Short task | Among the records that follow, set down only the lines from the one containing "for side in" to the one containing "import numpy as np", both included, exactly.

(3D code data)
--
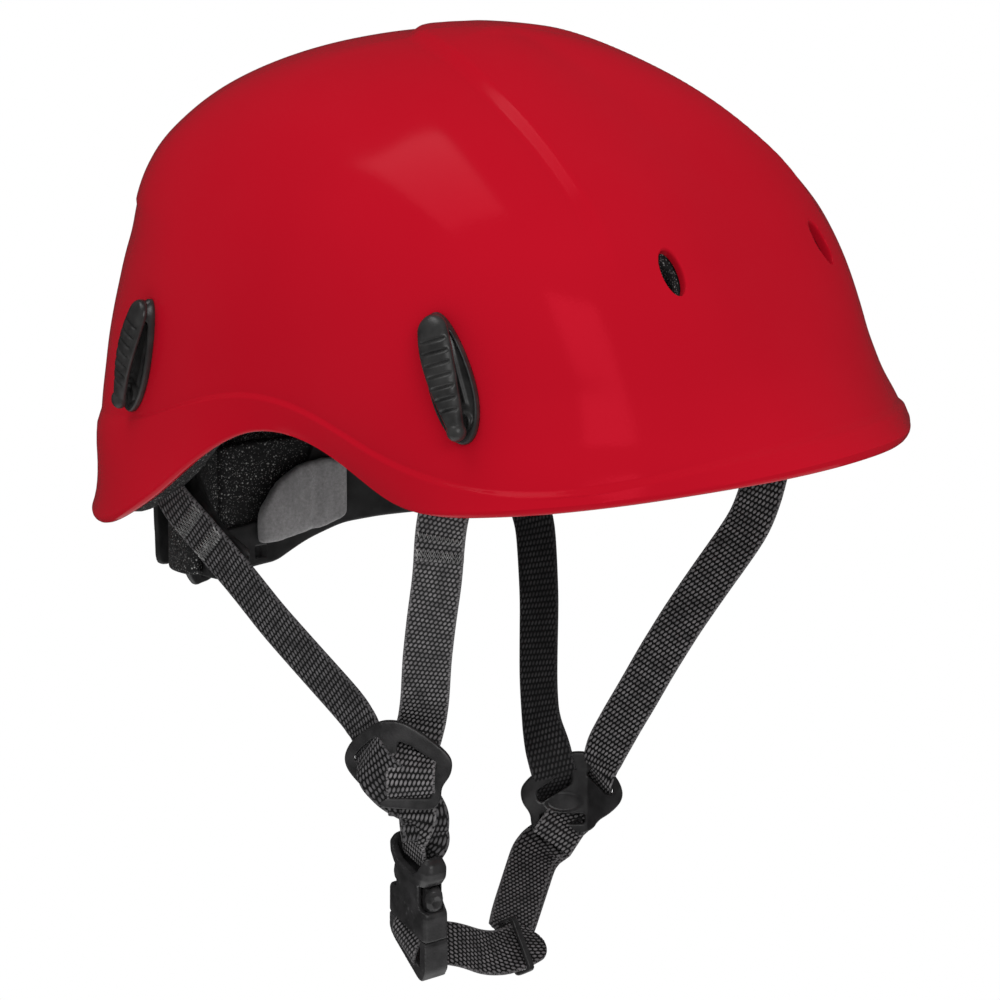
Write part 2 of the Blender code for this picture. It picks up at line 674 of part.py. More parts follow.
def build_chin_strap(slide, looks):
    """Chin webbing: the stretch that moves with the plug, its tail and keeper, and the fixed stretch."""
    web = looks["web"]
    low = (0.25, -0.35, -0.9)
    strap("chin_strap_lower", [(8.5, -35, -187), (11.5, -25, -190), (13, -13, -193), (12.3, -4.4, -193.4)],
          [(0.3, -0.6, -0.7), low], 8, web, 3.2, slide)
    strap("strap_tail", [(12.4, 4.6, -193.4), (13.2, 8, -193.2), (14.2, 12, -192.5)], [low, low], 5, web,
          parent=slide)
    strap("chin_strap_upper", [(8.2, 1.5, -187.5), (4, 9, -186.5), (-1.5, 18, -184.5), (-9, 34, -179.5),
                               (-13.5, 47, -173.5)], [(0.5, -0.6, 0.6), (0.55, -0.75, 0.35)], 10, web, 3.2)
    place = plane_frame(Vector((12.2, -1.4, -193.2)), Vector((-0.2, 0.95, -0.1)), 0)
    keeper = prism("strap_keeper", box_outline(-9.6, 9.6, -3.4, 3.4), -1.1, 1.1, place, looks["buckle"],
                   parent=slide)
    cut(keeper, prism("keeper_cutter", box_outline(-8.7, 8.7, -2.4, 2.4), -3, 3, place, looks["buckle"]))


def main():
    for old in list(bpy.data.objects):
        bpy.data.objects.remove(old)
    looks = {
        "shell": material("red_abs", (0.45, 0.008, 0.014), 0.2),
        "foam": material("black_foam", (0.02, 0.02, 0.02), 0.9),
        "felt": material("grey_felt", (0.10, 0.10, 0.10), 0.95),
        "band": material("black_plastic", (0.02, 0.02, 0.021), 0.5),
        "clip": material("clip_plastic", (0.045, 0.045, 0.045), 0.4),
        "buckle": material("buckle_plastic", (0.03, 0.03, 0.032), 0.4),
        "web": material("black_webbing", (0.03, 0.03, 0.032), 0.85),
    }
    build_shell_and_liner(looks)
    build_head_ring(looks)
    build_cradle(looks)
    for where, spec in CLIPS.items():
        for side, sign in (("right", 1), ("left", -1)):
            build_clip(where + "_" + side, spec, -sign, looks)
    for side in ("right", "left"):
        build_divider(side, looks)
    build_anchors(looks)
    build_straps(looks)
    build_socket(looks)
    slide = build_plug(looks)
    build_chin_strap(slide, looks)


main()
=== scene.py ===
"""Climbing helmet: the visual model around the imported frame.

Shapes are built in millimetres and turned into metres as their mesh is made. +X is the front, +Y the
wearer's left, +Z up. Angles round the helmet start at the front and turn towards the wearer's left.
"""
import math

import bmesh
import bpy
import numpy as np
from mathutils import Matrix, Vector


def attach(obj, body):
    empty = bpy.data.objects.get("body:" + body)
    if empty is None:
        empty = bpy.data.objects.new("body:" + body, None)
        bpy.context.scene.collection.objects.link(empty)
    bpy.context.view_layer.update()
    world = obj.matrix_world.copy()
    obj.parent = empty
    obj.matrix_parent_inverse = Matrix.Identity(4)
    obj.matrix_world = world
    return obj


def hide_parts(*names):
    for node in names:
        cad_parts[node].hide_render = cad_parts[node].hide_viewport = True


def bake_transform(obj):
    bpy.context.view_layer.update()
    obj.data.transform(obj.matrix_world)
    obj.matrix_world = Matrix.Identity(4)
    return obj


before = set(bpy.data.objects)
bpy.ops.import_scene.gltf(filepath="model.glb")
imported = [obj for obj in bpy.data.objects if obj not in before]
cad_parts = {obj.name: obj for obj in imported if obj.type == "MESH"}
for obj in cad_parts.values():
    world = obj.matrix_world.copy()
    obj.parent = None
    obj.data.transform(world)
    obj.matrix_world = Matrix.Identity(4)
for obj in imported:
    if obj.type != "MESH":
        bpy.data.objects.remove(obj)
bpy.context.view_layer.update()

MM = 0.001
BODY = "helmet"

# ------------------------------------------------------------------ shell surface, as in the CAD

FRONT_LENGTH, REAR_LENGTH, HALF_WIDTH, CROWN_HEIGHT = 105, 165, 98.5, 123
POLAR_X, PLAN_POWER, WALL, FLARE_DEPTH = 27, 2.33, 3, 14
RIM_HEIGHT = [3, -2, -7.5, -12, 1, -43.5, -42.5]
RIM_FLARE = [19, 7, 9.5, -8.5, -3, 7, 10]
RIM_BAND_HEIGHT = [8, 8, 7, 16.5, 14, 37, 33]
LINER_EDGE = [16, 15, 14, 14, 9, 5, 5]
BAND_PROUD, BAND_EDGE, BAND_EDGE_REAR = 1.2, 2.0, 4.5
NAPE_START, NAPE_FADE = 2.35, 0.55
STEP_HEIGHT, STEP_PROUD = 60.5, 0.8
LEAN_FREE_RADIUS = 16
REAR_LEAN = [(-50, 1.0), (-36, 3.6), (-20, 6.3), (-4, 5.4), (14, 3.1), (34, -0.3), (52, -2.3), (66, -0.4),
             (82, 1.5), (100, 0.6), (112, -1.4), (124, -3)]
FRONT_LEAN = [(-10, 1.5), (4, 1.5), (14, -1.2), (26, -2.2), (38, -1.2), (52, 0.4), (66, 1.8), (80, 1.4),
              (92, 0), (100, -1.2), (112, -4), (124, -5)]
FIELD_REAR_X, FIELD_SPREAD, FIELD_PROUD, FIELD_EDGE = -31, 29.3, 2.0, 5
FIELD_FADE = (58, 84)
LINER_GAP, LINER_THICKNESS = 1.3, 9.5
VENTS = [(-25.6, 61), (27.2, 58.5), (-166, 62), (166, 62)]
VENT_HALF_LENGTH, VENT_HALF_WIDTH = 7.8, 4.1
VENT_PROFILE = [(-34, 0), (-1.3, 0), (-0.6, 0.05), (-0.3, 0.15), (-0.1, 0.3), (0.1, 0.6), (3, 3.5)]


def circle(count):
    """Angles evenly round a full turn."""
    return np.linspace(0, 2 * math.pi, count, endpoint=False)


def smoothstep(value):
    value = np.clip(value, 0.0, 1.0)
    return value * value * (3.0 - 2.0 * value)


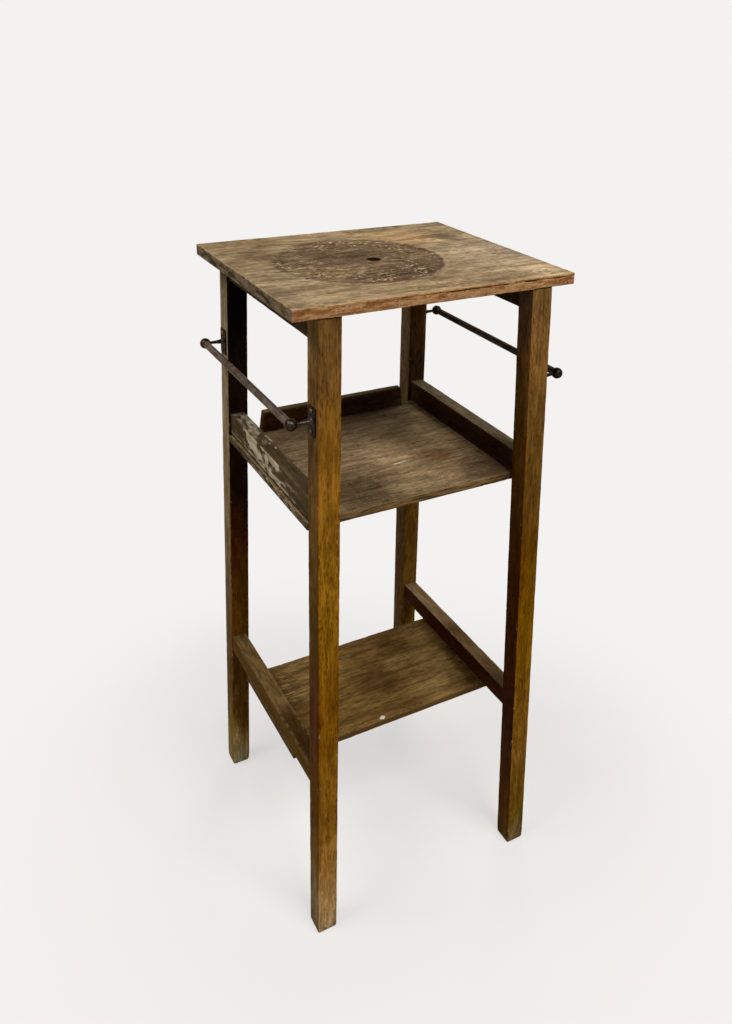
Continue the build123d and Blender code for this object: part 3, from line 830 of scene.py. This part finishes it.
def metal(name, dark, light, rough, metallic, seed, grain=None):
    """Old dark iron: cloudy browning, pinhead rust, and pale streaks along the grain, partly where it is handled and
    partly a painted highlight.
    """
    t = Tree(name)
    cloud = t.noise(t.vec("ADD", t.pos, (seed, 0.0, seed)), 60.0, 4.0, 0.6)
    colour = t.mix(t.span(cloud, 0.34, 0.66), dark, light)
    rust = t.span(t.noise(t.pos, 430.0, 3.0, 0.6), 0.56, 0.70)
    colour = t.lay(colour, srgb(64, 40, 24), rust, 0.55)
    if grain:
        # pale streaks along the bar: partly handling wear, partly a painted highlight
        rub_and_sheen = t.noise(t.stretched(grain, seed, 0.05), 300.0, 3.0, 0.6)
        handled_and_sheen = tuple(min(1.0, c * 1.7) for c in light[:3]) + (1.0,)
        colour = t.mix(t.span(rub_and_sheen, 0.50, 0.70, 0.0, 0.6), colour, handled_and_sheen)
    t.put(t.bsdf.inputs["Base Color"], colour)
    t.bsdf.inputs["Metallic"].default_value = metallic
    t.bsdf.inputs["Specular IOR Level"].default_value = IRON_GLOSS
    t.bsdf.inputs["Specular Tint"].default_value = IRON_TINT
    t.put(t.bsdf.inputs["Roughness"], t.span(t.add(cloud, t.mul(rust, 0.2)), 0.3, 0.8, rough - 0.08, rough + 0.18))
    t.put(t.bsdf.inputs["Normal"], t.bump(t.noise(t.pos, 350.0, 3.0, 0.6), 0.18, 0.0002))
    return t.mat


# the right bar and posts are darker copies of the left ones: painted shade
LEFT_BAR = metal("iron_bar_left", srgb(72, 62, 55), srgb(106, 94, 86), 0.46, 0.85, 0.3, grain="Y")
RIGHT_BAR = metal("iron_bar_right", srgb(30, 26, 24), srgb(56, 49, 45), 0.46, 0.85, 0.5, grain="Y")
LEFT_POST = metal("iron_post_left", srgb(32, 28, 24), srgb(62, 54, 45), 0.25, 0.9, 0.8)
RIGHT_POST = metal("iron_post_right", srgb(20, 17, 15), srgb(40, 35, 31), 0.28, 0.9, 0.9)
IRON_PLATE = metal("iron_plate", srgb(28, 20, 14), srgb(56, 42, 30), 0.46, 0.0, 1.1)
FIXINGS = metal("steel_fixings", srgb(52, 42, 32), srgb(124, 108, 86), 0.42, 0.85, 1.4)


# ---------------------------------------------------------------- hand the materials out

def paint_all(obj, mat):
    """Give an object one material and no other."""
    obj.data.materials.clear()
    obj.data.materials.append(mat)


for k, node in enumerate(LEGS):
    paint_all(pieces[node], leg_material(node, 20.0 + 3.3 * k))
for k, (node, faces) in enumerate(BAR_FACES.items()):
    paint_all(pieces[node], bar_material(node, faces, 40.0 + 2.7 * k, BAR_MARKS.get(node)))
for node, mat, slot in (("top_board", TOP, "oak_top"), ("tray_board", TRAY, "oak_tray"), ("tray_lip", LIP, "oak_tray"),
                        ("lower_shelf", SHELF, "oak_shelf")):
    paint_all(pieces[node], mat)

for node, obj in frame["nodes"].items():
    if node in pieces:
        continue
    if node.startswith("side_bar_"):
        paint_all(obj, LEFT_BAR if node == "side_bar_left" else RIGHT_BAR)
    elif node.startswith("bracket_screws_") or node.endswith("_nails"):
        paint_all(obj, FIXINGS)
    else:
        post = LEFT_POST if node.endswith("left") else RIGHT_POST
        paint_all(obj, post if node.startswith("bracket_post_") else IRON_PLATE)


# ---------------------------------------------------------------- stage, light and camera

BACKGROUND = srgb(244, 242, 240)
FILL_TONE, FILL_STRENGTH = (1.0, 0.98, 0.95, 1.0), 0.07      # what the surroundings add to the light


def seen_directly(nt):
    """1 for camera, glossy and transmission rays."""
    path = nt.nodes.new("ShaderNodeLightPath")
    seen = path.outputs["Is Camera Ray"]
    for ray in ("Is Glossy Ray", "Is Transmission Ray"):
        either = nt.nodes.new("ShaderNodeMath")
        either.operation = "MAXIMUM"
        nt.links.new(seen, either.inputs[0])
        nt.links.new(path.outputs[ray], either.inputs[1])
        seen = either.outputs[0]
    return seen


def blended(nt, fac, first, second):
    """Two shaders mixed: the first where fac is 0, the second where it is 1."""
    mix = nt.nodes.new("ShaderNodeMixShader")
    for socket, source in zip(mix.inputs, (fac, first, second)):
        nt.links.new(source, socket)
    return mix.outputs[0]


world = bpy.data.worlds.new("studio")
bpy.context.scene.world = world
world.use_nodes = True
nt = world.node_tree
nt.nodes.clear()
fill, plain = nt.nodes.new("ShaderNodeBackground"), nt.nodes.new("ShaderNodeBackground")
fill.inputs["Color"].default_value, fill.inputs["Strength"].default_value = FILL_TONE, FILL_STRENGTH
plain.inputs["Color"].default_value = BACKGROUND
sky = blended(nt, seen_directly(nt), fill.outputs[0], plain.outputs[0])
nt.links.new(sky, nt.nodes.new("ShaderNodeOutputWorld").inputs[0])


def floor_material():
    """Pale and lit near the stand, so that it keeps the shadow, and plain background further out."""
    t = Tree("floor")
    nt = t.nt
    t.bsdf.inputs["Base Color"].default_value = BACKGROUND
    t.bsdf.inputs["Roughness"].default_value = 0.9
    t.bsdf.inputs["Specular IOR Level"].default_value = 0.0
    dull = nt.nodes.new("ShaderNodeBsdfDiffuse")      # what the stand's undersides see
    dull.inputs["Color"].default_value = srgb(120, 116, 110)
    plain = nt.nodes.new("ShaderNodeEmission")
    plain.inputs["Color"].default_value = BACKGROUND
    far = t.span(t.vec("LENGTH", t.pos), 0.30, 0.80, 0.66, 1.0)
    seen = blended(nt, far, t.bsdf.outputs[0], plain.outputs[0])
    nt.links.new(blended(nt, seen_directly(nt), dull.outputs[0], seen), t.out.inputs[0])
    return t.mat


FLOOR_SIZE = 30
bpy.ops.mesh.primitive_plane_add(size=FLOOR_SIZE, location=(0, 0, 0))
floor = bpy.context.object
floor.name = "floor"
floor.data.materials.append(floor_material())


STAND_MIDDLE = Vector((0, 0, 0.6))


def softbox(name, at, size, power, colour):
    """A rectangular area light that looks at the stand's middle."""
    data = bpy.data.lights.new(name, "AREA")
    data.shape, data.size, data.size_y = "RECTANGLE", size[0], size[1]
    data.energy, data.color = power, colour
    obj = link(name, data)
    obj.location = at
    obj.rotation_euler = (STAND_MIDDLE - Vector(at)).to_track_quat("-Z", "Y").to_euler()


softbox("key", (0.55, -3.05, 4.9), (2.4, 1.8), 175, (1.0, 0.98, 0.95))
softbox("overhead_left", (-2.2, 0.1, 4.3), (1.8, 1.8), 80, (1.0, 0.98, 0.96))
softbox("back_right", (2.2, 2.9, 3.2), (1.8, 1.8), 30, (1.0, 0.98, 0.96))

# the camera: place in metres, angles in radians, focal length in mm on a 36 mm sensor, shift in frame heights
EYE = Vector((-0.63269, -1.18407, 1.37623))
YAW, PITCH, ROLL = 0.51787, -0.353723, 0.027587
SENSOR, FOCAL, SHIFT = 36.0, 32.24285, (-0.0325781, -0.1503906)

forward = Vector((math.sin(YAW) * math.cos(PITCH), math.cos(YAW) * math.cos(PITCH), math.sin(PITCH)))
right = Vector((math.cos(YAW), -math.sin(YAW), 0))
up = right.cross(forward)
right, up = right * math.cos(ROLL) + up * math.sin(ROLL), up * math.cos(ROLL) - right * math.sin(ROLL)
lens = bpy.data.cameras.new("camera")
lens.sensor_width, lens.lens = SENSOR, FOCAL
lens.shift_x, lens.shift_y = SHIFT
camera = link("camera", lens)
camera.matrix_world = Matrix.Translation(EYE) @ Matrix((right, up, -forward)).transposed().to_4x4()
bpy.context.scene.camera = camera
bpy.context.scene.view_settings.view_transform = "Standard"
--
Correct result |
    for side in ("right", "left"):
        build_divider(side, looks)
    build_anchors(looks)
    build_straps(looks)
    build_socket(looks)
    slide = build_plug(looks)
    build_chin_strap(slide, looks)


main()
=== scene.py ===
"""Climbing helmet: the visual model around the imported frame.

Shapes are built in millimetres and turned into metres as their mesh is made. +X is the front, +Y the
wearer's left, +Z up. Angles round the helmet start at the front and turn towards the wearer's left.
"""
import math

import bmesh
import bpy
import numpy as np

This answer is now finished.